XESPN-AM
- Tijuana, Baja California; Mexico;
- Broadcast area: San Diego–Tijuana
- Frequency: 800 kHz
- Branding: Norte 800 AM

Programming
- Format: Spanish adult hits

Ownership
- Owner: Grupo Cadena; (Mario Enrique Mayans Camacho);
- Operator: Esquina 32
- Sister stations: XEBG-AM, XHMORE-FM

History
- First air date: April 27, 1965
- Former call signs: XEMMM-AM
- Call sign meaning: Station formerly broadcast ESPN Radio

Technical information
- Licensing authority: CRT
- Class: C
- Power: 500 watts (day) 250 watts (night)

Links
- Website: norte800.mx

= XESPN-AM =

Radio station in Tijuana, Baja California

XESPN-AM 800 is a radio station that serves the San Diego–Tijuana area. It is operated by Esquina 32. It airs a Spanish-language adult hits music format known as Norte 800 AM.

800 AM is a Mexican clear-channel frequency on which XEROK-AM in Ciudad Juárez is the dominant Class A station.

==History==

Logo used as an ESPN Radio affiliate

The station came on air in April 1965 as XEMMM-AM, named for its owner, Mario Marcos Mayans. The Mayans family owned Cadena Baja California (CBC, later Grupo Cadena), which ran XEMMM from 1965 to 2022. The station initially broadcast during the daytime only.

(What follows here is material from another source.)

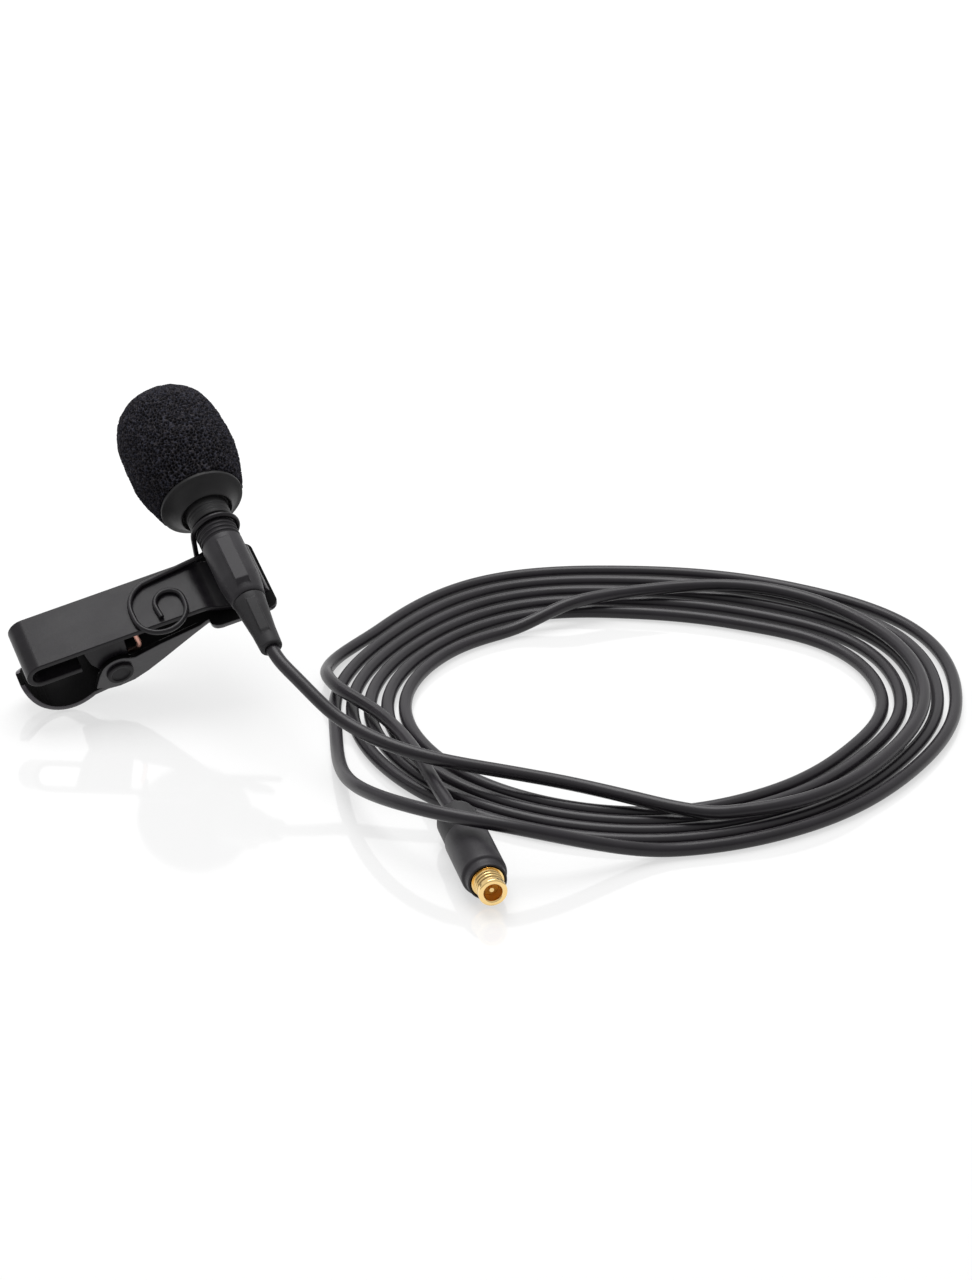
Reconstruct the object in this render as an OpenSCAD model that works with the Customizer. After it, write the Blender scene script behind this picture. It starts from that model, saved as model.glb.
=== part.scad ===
// Lavalier microphone with a foam windscreen, lying on its sheet-metal clip beside its coiled lead.
// Lengths are in millimetres. The surface that it lies on is z = 0.

/* [Windscreen] */
// Widest diameter of the foam
foam_d = 13.5; // [12:0.5:17]
// Length of the foam along the microphone
foam_len = 16.3; // [15.1:0.2:20]
// Diameter of the foam where it meets the collar disc
foam_base_d = 10.9; // [10.7:0.2:13]
// Diameter of the collar disc
disc_d = 10.3; // [9:0.1:10.6]
// Outer diameter of the collar neck
neck_d = 5.3; // [5.2:0.1:6]

/* [Capsule] */
// Outer diameter of the capsule housing
housing_d = 4.5; // [4.2:0.1:4.7]
// Wall of the capsule housing
housing_wall = 0.3; // [0.25:0.01:0.32]
// Length of the capsule housing
housing_len = 13.9; // [13.3:0.1:14.5]
// Thickness of the sheet parts of the electret cartridge
can_wall = 0.15; // [0.12:0.01:0.18]

/* [Boot] */
// Diameter of the boot
boot_d = 5; // [4.9:0.1:5.2]
// Distance from the holding ring to the end of the boot
boot_len = 11.5; // [11:0.1:13]
// Distance from the end of the boot to the end of the strain relief
relief_len = 7.7; // [6:0.1:9]
// Diameter of the strain relief at the boot
relief_d1 = 4; // [3.4:0.1:4.1]
// Diameter of the strain relief where the lead leaves it
relief_d2 = 2.7; // [2.4:0.1:3]
// Height that the raised strip stands over the boot
strip_h = 0.2; // [0.1:0.05:0.4]

/* [Clip] */
// Thickness of the clip's sheet metal
sheet = 0.7; // [0.5:0.05:0.75]
// Width of the clip
clip_w = 7.5; // [7.2:0.1:8.5]
// Length of the front plate from the microphone to its folded finger end
front_len = 27.05; // [26.9:0.05:27.2]
// Width of the wide tip of the rear jaw
tip_w = 10.6; // [9:0.2:12]
// Diameter of the hinge pin
pin_d = 1.6; // [1.2:0.1:1.7]
// Diameter of the hinge pin's heads
pin_head_d = 3.3; // [2.6:0.1:4]
// Diameter of the spring wire
spring_wire_d = 0.6; // [0.4:0.05:0.6]
// Diameter of the wire that holds the microphone
holder_wire_d = 0.64; // [0.5:0.02:0.7]

/* [Lead] */
// Diameter of the lead
cord_d = 1.6; // [1.4:0.1:1.7]
// Turns of the coil in its lower layer
coil_turns = 5; // [3:1:6]

/* [Plug] */
// Diameter of the plug's shell
shell_d = 5.1; // [5:0.1:5.4]
// Length of the plug's shell
shell_len = 9.4; // [8:0.2:10]
// Length of the rubber sleeve behind the shell
sleeve_len = 5.9; // [5:0.1:7]
// Outer diameter of the threaded barrel
barrel_d = 3.2; // [2.8:0.1:3.4]
// Length of the barrel beyond the shell
barrel_out = 2.4; // [2.2:0.1:4]

/* [Hidden] */

$fn = 48;
fit = 0.05;        // running clearance on the radius
seat = 0.02;       // clearance between pieces that are assembled for good

// Where the microphone and its clip lie: the centre of the holding ring, and the turn of its axes.
// In those axes +Y runs along the microphone to its lead, +X along the clip and +Z out of its face.
place_at = [8.13, -1.47, 19.95];
place_turn = [-25, 12.5, -160.5];

function turn_x(p, a) = [p.x, p.y * cos(a) - p.z * sin(a), p.y * sin(a) + p.z * cos(a)];
function turn_y(p, a) = [p.x * cos(a) + p.z * sin(a), p.y, -p.x * sin(a) + p.z * cos(a)];
function turn_z(p, a) = [p.x * cos(a) - p.y * sin(a), p.x * sin(a) + p.y * cos(a), p.z];
function turned(p) = turn_z(turn_y(turn_x(p, place_turn.x), place_turn.y), place_turn.z);
function placed(p) = place_at + turned(p);

module place() translate(place_at) rotate(place_turn) children();
// Children are drawn along +Z and put along the microphone, with their -Y side outwards.
module along_mic() place() rotate([-90, 0, 0]) children();

// ---- places along the microphone, from the holding ring (0), towards the lead
housing_r = housing_d / 2;
housing_in_r = housing_r - housing_wall;
ring_groove_w = 0.72;
ring_groove_depth = 0.07;
boot_start = -0.75;
housing_end = boot_start;
housing_start = housing_end - housing_len;
collar_end = boot_start - 0.05;
disc_at = -4.65;
disc_t = 0.4;
cone_top = -2.95;
foam_start = disc_at - disc_t;
sleeve_start = foam_start - 3.6;
sleeve_t = 0.35;
relief_end = boot_len + relief_len;
spigot_len = 2.3;

// ---- windscreen
foam_wide_at = 6.5;      // from the base of the foam to its widest place
foam_dome = foam_len - foam_wide_at;
foam_bore_top = housing_start - 0.6;

foam_squareness = 3.3;   // 2 is an oval dome, and more is fuller in its shoulders

function foam_outline() = let (k = 2 / foam_squareness) concat(
    [for (i = [0:6]) let (u = i / 6)
        [foam_base_d / 2 + (foam_d - foam_base_d) / 2 * sin(90 * u), foam_start - foam_wide_at * u]],
    [for (a = [4, each [12:8:84], 88])
        [foam_d / 2 * pow(cos(a), k), foam_start - foam_wide_at - foam_dome * pow(sin(a), k)]],
    [[0, foam_start - foam_len]]);

module foam_windscreen() color("#26262a") along_mic() difference() {
    rotate_extrude() polygon(concat([[0, foam_start]], foam_outline()));
    translate([0, 0, foam_bore_top]) cylinder(r = housing_r + fit, h = 20);
    translate([0, 0, sleeve_start]) cylinder(r = neck_d / 2, h = 20);
}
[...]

XEMMM joined ESPN Radio in late 2002, replacing XETRA, which had changed from sports radio to adult standards some months earlier. In 2003, the call sign changed to XESPN. (The XEMMM calls were moved to a station Cadena Baja California then owned in Mexicali, now XEMMM-AM 940.) In 2009, ESPN Radio moved to sister FM station XHMORE while XESPN joined ESPN Deportes Radio.

On November 1, 2010, CBC ceased sports programming on XESPN and adopted a news/talk format programmed by Grupo Imagen. ESPN Deportes Radio is now available in the San Diego-Tijuana border region on XESS-AM 620. Imagen's news programming was later replaced on XESPN with programming from Radio Fórmula.

On May 22, 2022, XESPN-AM went off the air, and its programming was moved to online only. It did not begin coming back on the air until April 2023, after the Cadena stations were sold to a consortium related to Tijuana news website Esquina 32.